**WHAT NEEDS TO BE DONE:** Print the listing below from its opening line through the line holding "make_glue(make_wires())", both ends included.

**SUPPLIED MATERIAL:**
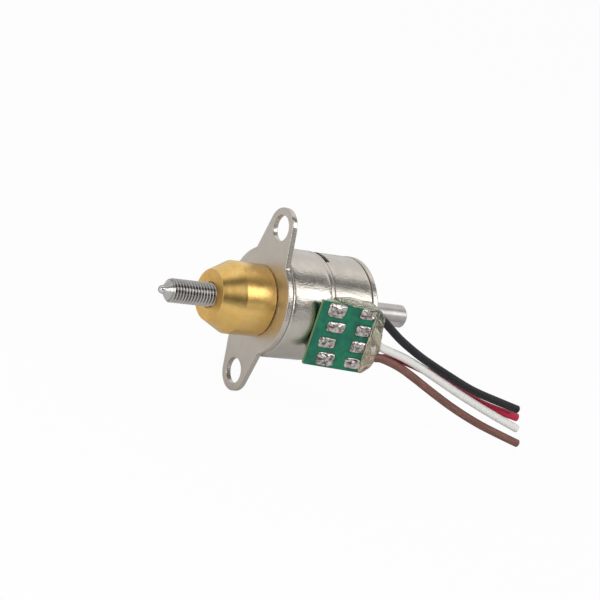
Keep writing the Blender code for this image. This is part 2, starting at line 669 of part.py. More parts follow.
def make_glue(clearances):
    """The bead of glue that seals the board's top and rear edges to the can and holds the wires."""
    half_w, half_h = BOARD_W / 2, BOARD_H / 2
    low = (GLUE_X[0], GLUE_Y[0], -half_h - GLUE_BELOW)
    high = (GLUE_X[1], half_w + GLUE_Y[1], half_h + GLUE_ABOVE)
    bead = box("glue_bead", low, high, BOARD, "glue")
    bevel = bead.modifiers.new("round", "BEVEL")
    bevel.width = 0.4 * MM
    bevel.segments = 2
    low = (GLUE_X[0] - MM, GLUE_Y[0] - MM, -half_h - 2 * MM)
    cut(bead, box("glue_keep_out", low, (2 * MM, half_w - GLUE_ON_BOARD, half_h), BOARD, None))
    low = (-BOARD_T - GAP, -half_w - MM, -half_h - GAP)
    cut(bead, box("glue_board_gap", low, (GAP, half_w + GAP, half_h + GAP), BOARD, None))
    cut(bead, rod("glue_can_gap", CAN_R + GAP * 1.5, 0, 17 * MM, MOTOR, None, steps=48))
    cut(bead, *clearances)


# ---- the whole motor ----
clear_scene()
PARTS = new_collection("stepper_motor_with_lead_screw")
CUTTERS = new_collection("cutters")
MOTOR = empty("motor_axis", None, (0, 0, AXIS_Z))
ROTOR = empty("rotor_axis", MOTOR)
SCREW = empty("screw_axis", ROTOR)
BOARD = empty("board_seat", MOTOR, BOARD_CENTRE, BOARD_TURN)

make_flange()
make_nut()
shared_window = side_window()
make_front_can(shared_window)
make_rear_can(shared_window)
half_claw_step = pi / POLE_PAIRS
front_plate = FRONT_CAN_Y[0] + CAN_WALL
rear_plate = REAR_CAN_Y[1] - CAN_WALL
make_yoke("inner_yoke_front", FRONT_YOKE_Y, front_plate + CLAW_TIP_GAP, half_claw_step)
make_yoke("inner_yoke_rear", REAR_YOKE_Y, rear_plate - CLAW_TIP_GAP, half_claw_step * 1.5)
make_rear_cover()
make_winding("front", front_plate + GAP, FRONT_YOKE_Y[0] - GAP)
make_winding("rear", REAR_YOKE_Y[1] + GAP, rear_plate - GAP)
make_bearings()
make_washers()
make_rotor()
make_lead_screw()
ball("tip_ball", BALL_R, "polished_steel")
make_terminals()
make_board()
make_solder()
make_glue(make_wires())
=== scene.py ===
"""Looks of the tin-can stepper motor with a lead screw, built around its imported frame.

Every piece is modelled in millimetres from the motor's axis and brought into the row frame by
stand_for(), which puts it in the place of its CAD node, on that node's body. The CAD boxes give the
places and main sizes; the values below give the details that are finer than the CAD solids.
"""

import bmesh
import bpy
import json
from functools import cache
from math import atan2, ceil, cos, pi, radians, sin, sqrt, tan
from mathutils import Matrix, Vector, noise


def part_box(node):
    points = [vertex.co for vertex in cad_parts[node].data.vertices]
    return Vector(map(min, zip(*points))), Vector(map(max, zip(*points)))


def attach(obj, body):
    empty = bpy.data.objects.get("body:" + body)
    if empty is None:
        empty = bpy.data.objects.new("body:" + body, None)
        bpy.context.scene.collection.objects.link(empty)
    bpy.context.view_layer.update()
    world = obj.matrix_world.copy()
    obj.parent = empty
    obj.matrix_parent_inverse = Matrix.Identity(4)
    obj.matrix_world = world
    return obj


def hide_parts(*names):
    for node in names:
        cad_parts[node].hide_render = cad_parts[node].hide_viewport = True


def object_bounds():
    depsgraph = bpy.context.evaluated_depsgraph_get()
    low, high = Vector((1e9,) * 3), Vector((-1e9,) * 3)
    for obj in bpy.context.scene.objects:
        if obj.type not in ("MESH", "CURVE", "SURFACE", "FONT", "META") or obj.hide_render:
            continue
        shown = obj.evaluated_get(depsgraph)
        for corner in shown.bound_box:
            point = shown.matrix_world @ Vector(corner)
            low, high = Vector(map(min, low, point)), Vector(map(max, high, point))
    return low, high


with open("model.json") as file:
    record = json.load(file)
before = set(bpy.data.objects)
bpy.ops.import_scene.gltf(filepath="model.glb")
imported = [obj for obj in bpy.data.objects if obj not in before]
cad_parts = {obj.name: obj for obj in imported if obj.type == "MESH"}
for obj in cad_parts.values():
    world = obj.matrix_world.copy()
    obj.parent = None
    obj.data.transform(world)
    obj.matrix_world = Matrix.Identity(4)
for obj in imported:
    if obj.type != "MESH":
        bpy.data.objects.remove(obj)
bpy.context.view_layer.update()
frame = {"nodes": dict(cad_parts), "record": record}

RECORD = frame["record"]
SLOT = {part["node"]: part["material_slot"] for part in RECORD["subparts"]}
BODY = {node: body for body, nodes in RECORD["behaviour"]["bodies"].items() for node in nodes}
SPIN = next(joint for joint in RECORD["behaviour"]["joints"] if joint["name"] == "rotor_spin")
FEED = next(c for c in RECORD["behaviour"]["couplings"] if c["joint"] == "rotor_spin")
MM = 0.001
AXIS = Vector(SPIN["pos_m"]) / MM
PITCH = 2 * pi / FEED["ratio"] / MM
ROUND = 144  # sides of a turned piece


def span(node):
    """A CAD node's lowest and highest corner, in mm from the motor's axis."""
    low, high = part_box(node)
    return low / MM - AXIS, high / MM - AXIS


# ---- details finer than the CAD, in mm ----
FLANGE_R, EAR_R, HOLE_R = 7.3, 2.76, 1.75
EAR_TAPER, EAR_FILLET = radians(13.6), 0.8
FLANGE_EDGE = 0.13
STAKE_R, STAKE_ANGLE = 5.27, radians(-10)
NUT_FACE_R, NUT_CONE_LENGTH = 3.44, 2.88
NUT_MOUTH_R, NUT_MOUTH_DEPTH = 1.80, 0.16
SPIGOT_R = 4.25  # the nut's neck in the flange
BUSH_SEAT_R, BUSH_SEAT_Y = 3.05, 0.32
SCREW_CREST_R, SCREW_ROOT_R = 1.60, 1.31
TAP_CREST_R, TAP_ROOT_R = 1.67, 1.41
THREAD_END_Y = 4.9
CONE_LENGTH, CONE_TIP_R = 0.79, 0.44
SHAFT_CHAMFER = 0.45
FLAT_DEPTH, FLAT_ANGLE = 0.3, radians(135)  # the angle is from +Z towards +X
CAN_WALL, CAN_CORNER, CAN_DENT = 0.5, 0.6, 0.018
PLATE_BORE_R = 4.5
LIP_BAND = 0.62  # the front can's rim is rolled over this length
NOTCH_HALF_WIDTH, NOTCH_LENGTH = 1.75, 0.95
NOTCH_IN_CAN, NOTCH_IN_YOKE = 1.5, 1.9  # how deep it reaches
NOTCH_SHIFT = -0.25  # along the motor, in the can only
WINDOW_GAP = 0.05
YOKE_T = 0.5
POLE_PAIRS = 5
CLAW_IN, CLAW_T, CLAW_BASE, CLAW_TIP, CLAW_TIP_GAP = 4.6, 0.45, 2.4, 1.3, 0.6  # base and tip widths
JOURNAL_R, HUB_R, RELIEF_R, DRIVE_Y = 2.1, 2.68, 1.78, 9.6  # the hub's bore is wide up to DRIVE_Y
BUSH_GAP, WASHER_GAP, SLIDE_GAP = 0.05, 0.07, 0.03
COVER_BORE_R, BUSH_NECK_R = 2.55, 2.5
SHOULDERS_Y = (1.80, 12.75)
BOBBIN_CHEEK, BOBBIN_TUBE_R, BOBBIN_BORE_R = 0.35, 5.5, 5.25
COIL_WIRE = 0.16
SPRING_HALF_T, SPRING_WAVE = 0.05, 0.1
LAMINATE_LOW, LAMINATE_HIGH = -0.555, -0.045  # from the board's outer face
BLOCK_IN_R = 7.02  # the terminal block's hollow side, towards the coils
PIN_R, PIN_LOW, PIN_HIGH = 0.22, -1.45, 0.4  # the heights are from the board's outer face
WIRE_R, WIRE_BORE_R, CORE_R = 0.575, 0.23, 0.19
SLEEVE_SIDES = 32
STRANDS, STRAND_LAY = 7, 4.5  # the strands go once round in one lay
GLUE_GAP, GLUE_LAP = 0.03, 0.35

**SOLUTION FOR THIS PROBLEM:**
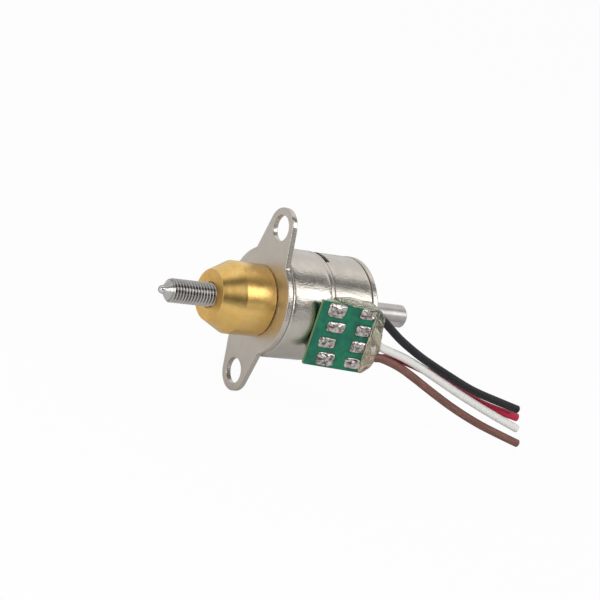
Keep writing the Blender code for this image. This is part 2, starting at line 669 of part.py. More parts follow.
def make_glue(clearances):
    """The bead of glue that seals the board's top and rear edges to the can and holds the wires."""
    half_w, half_h = BOARD_W / 2, BOARD_H / 2
    low = (GLUE_X[0], GLUE_Y[0], -half_h - GLUE_BELOW)
    high = (GLUE_X[1], half_w + GLUE_Y[1], half_h + GLUE_ABOVE)
    bead = box("glue_bead", low, high, BOARD, "glue")
    bevel = bead.modifiers.new("round", "BEVEL")
    bevel.width = 0.4 * MM
    bevel.segments = 2
    low = (GLUE_X[0] - MM, GLUE_Y[0] - MM, -half_h - 2 * MM)
    cut(bead, box("glue_keep_out", low, (2 * MM, half_w - GLUE_ON_BOARD, half_h), BOARD, None))
    low = (-BOARD_T - GAP, -half_w - MM, -half_h - GAP)
    cut(bead, box("glue_board_gap", low, (GAP, half_w + GAP, half_h + GAP), BOARD, None))
    cut(bead, rod("glue_can_gap", CAN_R + GAP * 1.5, 0, 17 * MM, MOTOR, None, steps=48))
    cut(bead, *clearances)


# ---- the whole motor ----
clear_scene()
PARTS = new_collection("stepper_motor_with_lead_screw")
CUTTERS = new_collection("cutters")
MOTOR = empty("motor_axis", None, (0, 0, AXIS_Z))
ROTOR = empty("rotor_axis", MOTOR)
SCREW = empty("screw_axis", ROTOR)
BOARD = empty("board_seat", MOTOR, BOARD_CENTRE, BOARD_TURN)

make_flange()
make_nut()
shared_window = side_window()
make_front_can(shared_window)
make_rear_can(shared_window)
half_claw_step = pi / POLE_PAIRS
front_plate = FRONT_CAN_Y[0] + CAN_WALL
rear_plate = REAR_CAN_Y[1] - CAN_WALL
make_yoke("inner_yoke_front", FRONT_YOKE_Y, front_plate + CLAW_TIP_GAP, half_claw_step)
make_yoke("inner_yoke_rear", REAR_YOKE_Y, rear_plate - CLAW_TIP_GAP, half_claw_step * 1.5)
make_rear_cover()
make_winding("front", front_plate + GAP, FRONT_YOKE_Y[0] - GAP)
make_winding("rear", REAR_YOKE_Y[1] + GAP, rear_plate - GAP)
make_bearings()
make_washers()
make_rotor()
make_lead_screw()
ball("tip_ball", BALL_R, "polished_steel")
make_terminals()
make_board()
make_solder()
make_glue(make_wires())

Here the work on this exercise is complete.